The pandemic gifted the supplement industy with a year of historic growth. Immunity supplements skyrocketed by 51% as millions of consumers moved beyond vitamin C and zinc to discover elderberry, mushrooms and other immunity boosters. However, all of that momentum for immunity may not translate to sales once the sniffles start and the immune system is overcome by infection.

In new consumer research from Pure Branding, it turns out that only 14% of supplement users make supplements their first choice when they get sick.

Pure Branding Market Research Director Peter Littell says the survey suggests supplement makers have an opportunity to nudge existing customers towards supplements for acute care. The Dietary Supplement Health and Education Act may prevent supplement brands from claiming to cure, mitigate or prevent disease, but the fact that a subset of supplement users do turn to supplements suggests more could be convinced. “If it has been done before, it can be done again,” Littel says.

Pure Branding surveyed 2,129 consumers who are already using supplements. The largest percentage, 48%, said their first “go-to-solution” was over the counter drugs. The 14% who said supplements were their first go-to-solution was equal with the number who said “seeing a medical doctor and following his or her instruction,” but it was also even with “not sure/depends.”

Pure BrandingPure Branding acute care

Littell said the results are a good illustration of how supplement users see the basic value proposition for supplements. Supplements are regarded as products that preserve health and can prevent problems down the road, but not as a solution for health problems that have already arrived. The results are also an illustration of the tunnel-vision focus of the supplement industry. Just because something works doesn’t mean consumers, even consumers who are already buying supplements, are going to reach for it when they feel sick.

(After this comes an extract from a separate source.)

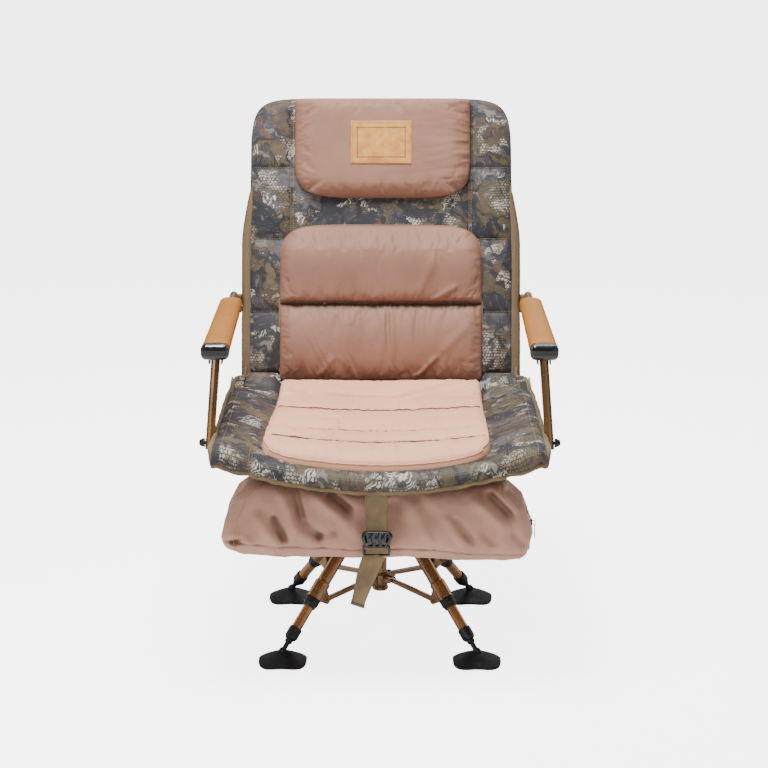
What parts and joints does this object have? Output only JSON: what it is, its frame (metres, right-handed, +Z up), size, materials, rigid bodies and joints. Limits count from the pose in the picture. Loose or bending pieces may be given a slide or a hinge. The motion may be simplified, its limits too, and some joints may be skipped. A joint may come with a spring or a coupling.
{
  "type": "blind swivel chair",
  "caption": "Folding camouflage blind chair with padded seat, back, headrest and arms, a storage bag, and a swivel on splayed telescoping legs with tilting foot pads.",
  "frame": {"origin": "on the ground, in the middle of the chair's footprint; the swivel axis stands 23 mm in front of it", "axes": "+Z up, parallel to the swivel axis, -Y towards the front of the seat, +X to the sitter's left (the right-hand side of a front view)"},
  "size_m": [0.6428, 0.672, 0.9819],
  "materials": {
    "bronze": "satin metallic brown powder coat",
    "black_plastic": "satin black moulding",
    "gloss_cap": "glossy black moulding",
    "rubber": "matte black rubber",
    "camo_cloth": null,
    "taupe_cloth": "plain taupe woven polyester",
    "arm_cloth": "tan padded sleeve",
    "khaki_webbing": "khaki woven webbing",
    "patch_leather": "blank tan leatherette patch",
    "zip_metal": "grey metal"
  },
  "bodies": {
    "base": {"centre_post": "bronze", "post_end_cap": "bronze", "leg_hub": "bronze", "swivel_lower": "bronze"},
    "collar": {"link_collar": "bronze"},
    "leg_1": {"leg_tube_1": "bronze"},
    "lock_1": {"lock_collar_1": "black_plastic"},
    "shin_1": {"inner_leg_1": "bronze", "foot_socket_1": "black_plastic"},
    "foot_1": {"foot_pad_1": "rubber"},
    "strut_1": {"brace_1": "bronze"},
    "leg_2": {"leg_tube_2": "bronze"},
    "lock_2": {"lock_collar_2": "black_plastic"},
    "shin_2": {"inner_leg_2": "bronze", "foot_socket_2": "black_plastic"},
    "foot_2": {"foot_pad_2": "rubber"},
    "strut_2": {"brace_2": "bronze"},
    "leg_3": {"leg_tube_3": "bronze"},
    "lock_3": {"lock_collar_3": "black_plastic"},
    "shin_3": {"inner_leg_3": "bronze", "foot_socket_3": "black_plastic"},
    "foot_3": {"foot_pad_3": "rubber"},
    "strut_3": {"brace_3": "bronze"},
    "leg_4": {"leg_tube_4": "bronze"},
    "lock_4": {"lock_collar_4": "black_plastic"},
    "shin_4": {"inner_leg_4": "bronze", "foot_socket_4": "black_plastic"},
    "foot_4": {"foot_pad_4": "rubber"},
    "strut_4": {"brace_4": "bronze"},
    "seat": {"swivel_top_plate": "bronze", "seat_frame": "bronze", "seat_crossbar_front": "bronze", "seat_crossbar_rear": "bronze", "seat_sling": "camo_cloth", "seat_pad": "taupe_cloth", "storage_bag": "taupe_cloth", "front_strap": "khaki_webbing", "buckle_socket": "black_plastic", "back_hinge_left": "bronze", "back_hinge_right": "bronze"},
    "knob_left": {"arm_knob_left": "black_plastic"},
    "knob_right": {"arm_knob_right": "black_plastic"},
    "zip": {"zipper_pull": "zip_metal"},
    "buckle": {"buckle_plug": "black_plastic", "strap_tail": "khaki_webbing"},
    "back": {"back_frame": "bronze", "back_panel": "camo_cloth", "back_pad": "taupe_cloth", "headrest_pillow": "taupe_cloth", "label_patch": "patch_leather"},
    "post_left": {"arm_post_left": "bronze"},
    "arm_left": {"arm_rail_left": "bronze", "arm_pad_left": "arm_cloth", "arm_end_cap_left": "gloss_cap"},
    "post_right": {"arm_post_right": "bronze"},
    "arm_right": {"arm_rail_right": "bronze", "arm_pad_right": "arm_cloth", "arm_end_cap_right": "gloss_cap"}
  },
  "joints": [
    {"name": "leg_fold_1", "type": "hinge", "parent": "base", "child": "leg_1", "pos_m": [-0.02546, -0.0484, 0.25], "axis": [0.7071, -0.7071, 0], "range_deg": [0, 18]},
    {"name": "brace_swing_1", "type": "hinge", "parent": "leg_1", "child": "strut_1", "pos_m": [-0.10288, -0.12582, 0.095], "axis": [0.7071, -0.7071, 0], "range_deg": [0, 33.8]},
    {"name": "leg_lock_1", "type": "hinge", "parent": "leg_1", "child": "lock_1", "pos_m": [-0.12736, -0.1503, 0.09767], "axis": [-0.486, -0.486, -0.7264], "range_deg": [0, 90]},
    {"name": "leg_extend_1", "type": "slide", "parent": "leg_1", "child": "shin_1", "axis": [-0.486, -0.486, -0.7264], "range_m": [-0.04, 0.08]},
    {"name": "foot_tilt_1", "type": "hinge", "parent": "shin_1", "child": "foot_1", "pos_m": [-0.17798, -0.20092, 0.022], "axis": [0.7071, -0.7071, 0], "range_deg": [-18, 18]},
    {"name": "leg_fold_2", "type": "hinge", "parent": "base", "child": "leg_2", "pos_m": [0.02546, -0.0484, 0.25], "axis": [0.7071, 0.7071, 0], "range_deg": [0, 18]},
    {"name": "brace_swing_2", "type": "hinge", "parent": "leg_2", "child": "strut_2", "pos_m": [0.10288, -0.12582, 0.095], "axis": [0.7071, 0.7071, 0], "range_deg": [0, 33.8]},
    {"name": "leg_lock_2", "type": "hinge", "parent": "leg_2", "child": "lock_2", "pos_m": [0.12736, -0.1503, 0.09767], "axis": [0.486, -0.486, -0.7264], "range_deg": [0, 90]},
    {"name": "leg_extend_2", "type": "slide", "parent": "leg_2", "child": "shin_2", "axis": [0.486, -0.486, -0.7264], "range_m": [-0.04, 0.08]},
    {"name": "foot_tilt_2", "type": "hinge", "parent": "shin_2", "child": "foot_2", "pos_m": [0.17798, -0.20092, 0.022], "axis": [0.7071, 0.7071, 0], "range_deg": [-18, 18]},
    {"name": "leg_fold_3", "type": "hinge", "parent": "base", "child": "leg_3", "pos_m": [-0.02546, 0.00252, 0.25], "axis": [-0.7071, -0.7071, 0], "range_deg": [0, 18]},
    {"name": "brace_swing_3", "type": "hinge", "parent": "leg_3", "child": "strut_3", "pos_m": [-0.10288, 0.07994, 0.095], "axis": [-0.7071, -0.7071, 0], "range_deg": [0, 33.8]},
    {"name": "leg_lock_3", "type": "hinge", "parent": "leg_3", "child": "lock_3", "pos_m": [-0.12736, 0.10442, 0.09767], "axis": [-0.486, 0.486, -0.7264], "range_deg": [0, 90]},
    {"name": "leg_extend_3", "type": "slide", "parent": "leg_3", "child": "shin_3", "axis": [-0.486, 0.486, -0.7264], "range_m": [-0.04, 0.08]},
    {"name": "foot_tilt_3", "type": "hinge", "parent": "shin_3", "child": "foot_3", "pos_m": [-0.17798, 0.15504, 0.022], "axis": [-0.7071, -0.7071, 0], "range_deg": [-18, 18]},
    {"name": "leg_fold_4", "type": "hinge", "parent": "base", "child": "leg_4", "pos_m": [0.02546, 0.00252, 0.25], "axis": [-0.7071, 0.7071, 0], "range_deg": [0, 18]},
    {"name": "brace_swing_4", "type": "hinge", "parent": "leg_4", "child": "strut_4", "pos_m": [0.10288, 0.07994, 0.095], "axis": [-0.7071, 0.7071, 0], "range_deg": [0, 33.8]},
    {"name": "leg_lock_4", "type": "hinge", "parent": "leg_4", "child": "lock_4", "pos_m": [0.12736, 0.10442, 0.09767], "axis": [0.486, 0.486, -0.7264], "range_deg": [0, 90]},
    {"name": "leg_extend_4", "type": "slide", "parent": "leg_4", "child": "shin_4", "axis": [0.486, 0.486, -0.7264], "range_m": [-0.04, 0.08]},
    {"name": "foot_tilt_4", "type": "hinge", "parent": "shin_4", "child": "foot_4", "pos_m": [0.17798, 0.15504, 0.022], "axis": [-0.7071, 0.7071, 0], "range_deg": [-18, 18]},
    {"name": "collar_slide", "type": "slide", "parent": "base", "child": "collar", "axis": [0, 0, 1], "range_m": [0, 0.06]},
    {"name": "seat_swivel", "type": "hinge", "parent": "base", "child": "seat", "pos_m": [0, -0.02294, 0.33], "axis": [0, 0, 1], "continuous": true},
    {"name": "back_fold", "type": "hinge", "parent": "seat", "child": "back", "pos_m": [0, 0.18406, 0.437], "axis": [1, 0, 0], "range_deg": [0, 70]},
    {"name": "post_swing_left", "type": "hinge", "parent": "seat", "child": "post_left", "pos_m": [-0.3025, -0.22794, 0.425], "axis": [1, 0, 0], "range_deg": [0, 70]},
    {"name": "arm_swing_left", "type": "hinge", "parent": "post_left", "child": "arm_left", "pos_m": [-0.2915, -0.18912, 0.56989], "axis": [1, 0, 0], "range_deg": [-70, 0]},
    {"name": "knob_turn_left", "type": "hinge", "parent": "seat", "child": "knob_left", "pos_m": [-0.311, -0.22794, 0.425], "axis": [1, 0, 0], "continuous": true},
    {"name": "post_swing_right", "type": "hinge", "parent": "seat", "child": "post_right", "pos_m": [0.3025, -0.22794, 0.425], "axis": [1, 0, 0], "range_deg": [0, 70]},
    {"name": "arm_swing_right", "type": "hinge", "parent": "post_right", "child": "arm_right", "pos_m": [0.2915, -0.18912, 0.56989], "axis": [1, 0, 0], "range_deg": [-70, 0]},
    {"name": "knob_turn_right", "type": "hinge", "parent": "seat", "child": "knob_right", "pos_m": [0.311, -0.22794, 0.425], "axis": [1, 0, 0], "continuous": true},
    {"name": "zip_slide", "type": "slide", "parent": "seat", "child": "zip", "axis": [0, 0, 1], "range_m": [0, 0.05]},
    {"name": "buckle_release", "type": "slide", "parent": "seat", "child": "buckle", "axis": [0, 0, -1], "range_m": [0, 0.03]}
  ],
  "couplings": [
    {"joint": "brace_swing_1", "follows": "leg_fold_1", "ratio": 1.8698},
    {"joint": "leg_fold_2", "follows": "leg_fold_1", "ratio": 1},
    {"joint": "brace_swing_2", "follows": "leg_fold_1", "ratio": 1.8698},
    {"joint": "leg_fold_3", "follows": "leg_fold_1", "ratio": 1},
    {"joint": "brace_swing_3", "follows": "leg_fold_1", "ratio": 1.8698},
    {"joint": "leg_fold_4", "follows": "leg_fold_1", "ratio": 1},
    {"joint": "brace_swing_4", "follows": "leg_fold_1", "ratio": 1.8698},
    {"joint": "collar_slide", "follows": "leg_fold_1", "m_per_rad": 0.19028},
    {"joint": "post_swing_left", "follows": "back_fold", "ratio": 1},
    {"joint": "arm_swing_left", "follows": "back_fold", "ratio": -1},
    {"joint": "post_swing_right", "follows": "back_fold", "ratio": 1},
    {"joint": "arm_swing_right", "follows": "back_fold", "ratio": -1}
  ]
}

“People in the supplement industry think only of what’s in the world of supplements, and they don’t think outside that world,” Littell says.

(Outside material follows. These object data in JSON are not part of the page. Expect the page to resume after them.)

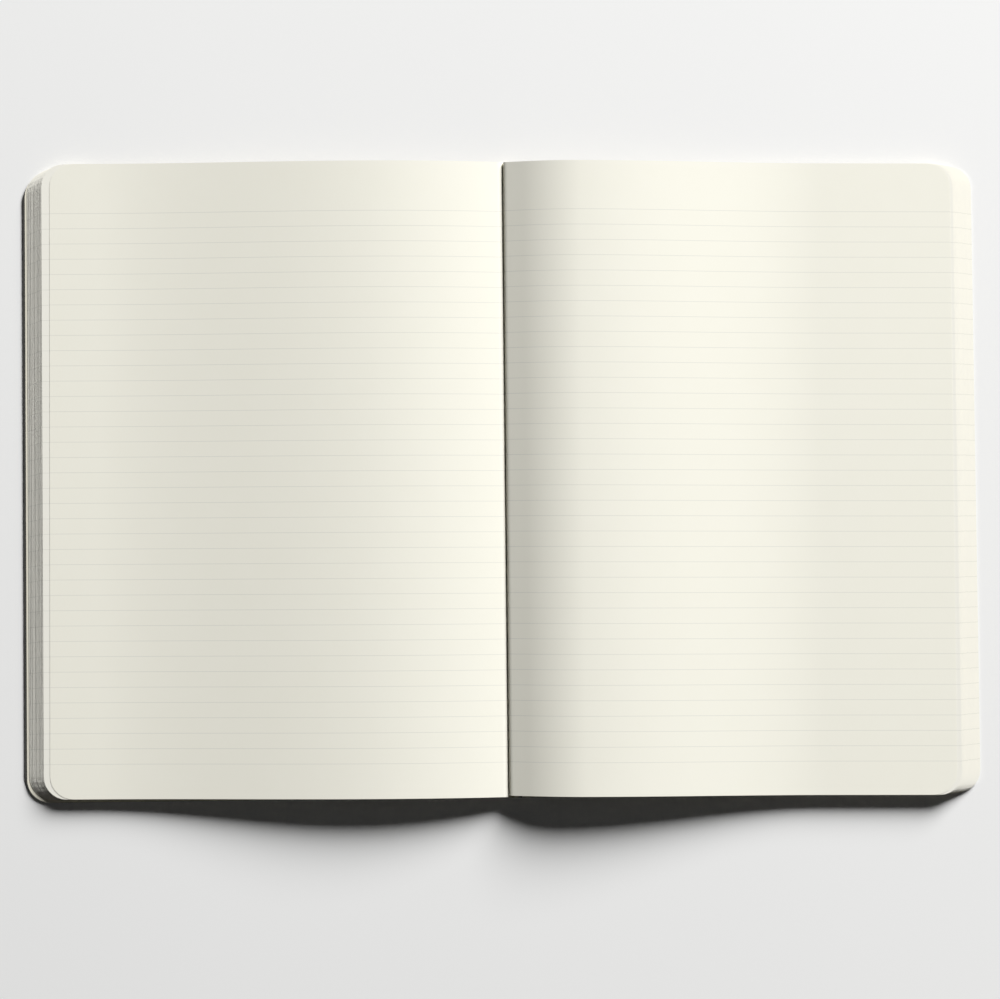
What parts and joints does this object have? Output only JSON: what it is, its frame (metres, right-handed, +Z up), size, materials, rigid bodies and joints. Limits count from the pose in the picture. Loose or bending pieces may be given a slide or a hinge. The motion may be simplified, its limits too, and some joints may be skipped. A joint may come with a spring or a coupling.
{
  "type": "softcover notebook",
  "caption": "Softcover notebook lying open with blank ruled pages, arched page halves, fanned fore edges and thin covers that fold shut at the spine.",
  "frame": {"origin": "on the table under the middle of the spine, at the centre of the open notebook's base", "axes": "+X across the spread towards the right page, +Y up the page towards its head, +Z up from the table"},
  "size_m": [0.3774, 0.2508, 0.011],
  "materials": {
    "cover": "soft matt grained leatherette, black",
    "endpaper": "uncoated ivory paper",
    "pages": "uncoated ivory writing paper with faint grey ruled lines",
    "lining": "glued gauze and kraft paper",
    "thread": "white sewing thread"
  },
  "bodies": {
    "back_half": {"back_cover": "cover", "back_endpaper": "endpaper", "right_pages": "pages"},
    "spine_strip": {"spine": "cover", "spine_lining": "lining", "sewing_thread": "thread"},
    "front_half": {"front_cover": "cover", "front_endpaper": "endpaper", "left_pages": "pages"}
  },
  "joints": [
    {"name": "back_cover_hinge", "type": "hinge", "parent": "back_half", "child": "spine_strip", "pos_m": [0.0075, 0, 0.0006], "axis": [0, 1, 0], "range_deg": [0, 86], "deforming": ["right_pages"]},
    {"name": "front_cover_hinge", "type": "hinge", "parent": "spine_strip", "child": "front_half", "pos_m": [-0.0075, 0, 0.0006], "axis": [0, 1, 0], "range_deg": [0, 86], "deforming": ["left_pages"]}
  ]
}
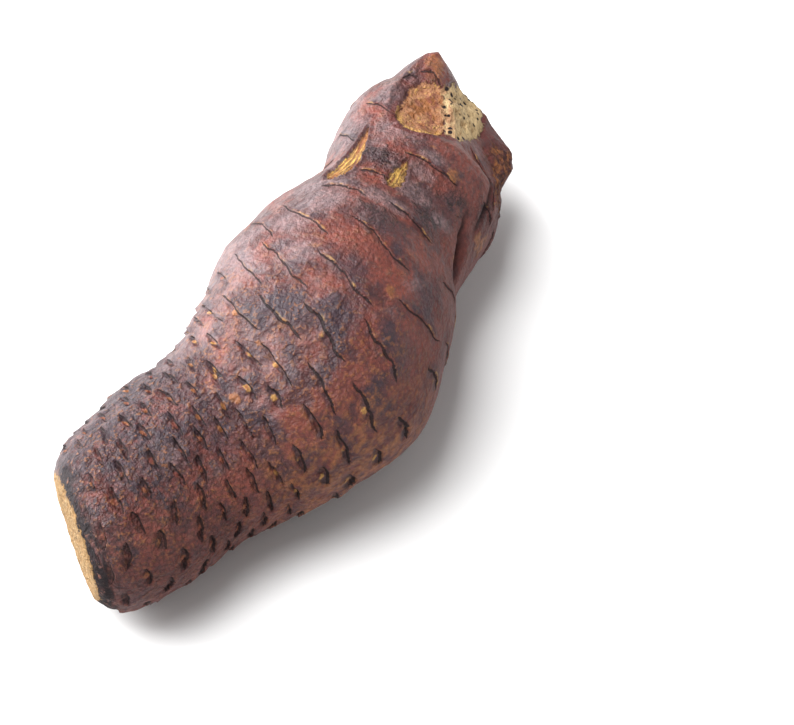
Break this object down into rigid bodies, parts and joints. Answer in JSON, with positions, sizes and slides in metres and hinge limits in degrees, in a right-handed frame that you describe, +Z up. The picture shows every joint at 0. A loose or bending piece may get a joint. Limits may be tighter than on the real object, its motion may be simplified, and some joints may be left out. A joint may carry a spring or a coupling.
{
  "type": "dried cistanche stem",
  "caption": "Dried fleshy herb stem lying on its side: spindle-shaped, bent at the neck, covered in scale-leaf scars, sawn flat at the base and torn open at the head.",
  "frame": {"origin": "middle of the object's box, on the surface it lies on", "axes": "+X along the stem from the sawn base to the torn head, +Z up, +Y to the left seen from above with the head ahead"},
  "size_m": [0.1604, 0.0654, 0.0563],
  "materials": {
    "stem_skin": "dried, finely wrinkled red-brown skin with a dull waxy sheen and dark scars"
  },
  "bodies": {
    "root": {"dried_stem": "stem_skin"}
  },
  "joints": []
}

There are indications in the results, however, that could offer hope for supplement brands.

A subset of consumers in the survey is twice as likely as the whole of those surveyed to reach for supplements when they feel sick. The next step for brands is to study this “very loyal and dedicated supplement user” and see what prompts them to choose supplements as their first go-to solution, Littell says. Often that choice is driven by frustation or a bad experience with conventional medicine, but there could be other factors at work. Consumers who have bought into the prevention value proposition but haven’t rejected conventional medicine to the same degree might be nudged to consider supplements in acute care terms.

“Find what key things are driving those people,” Littell says.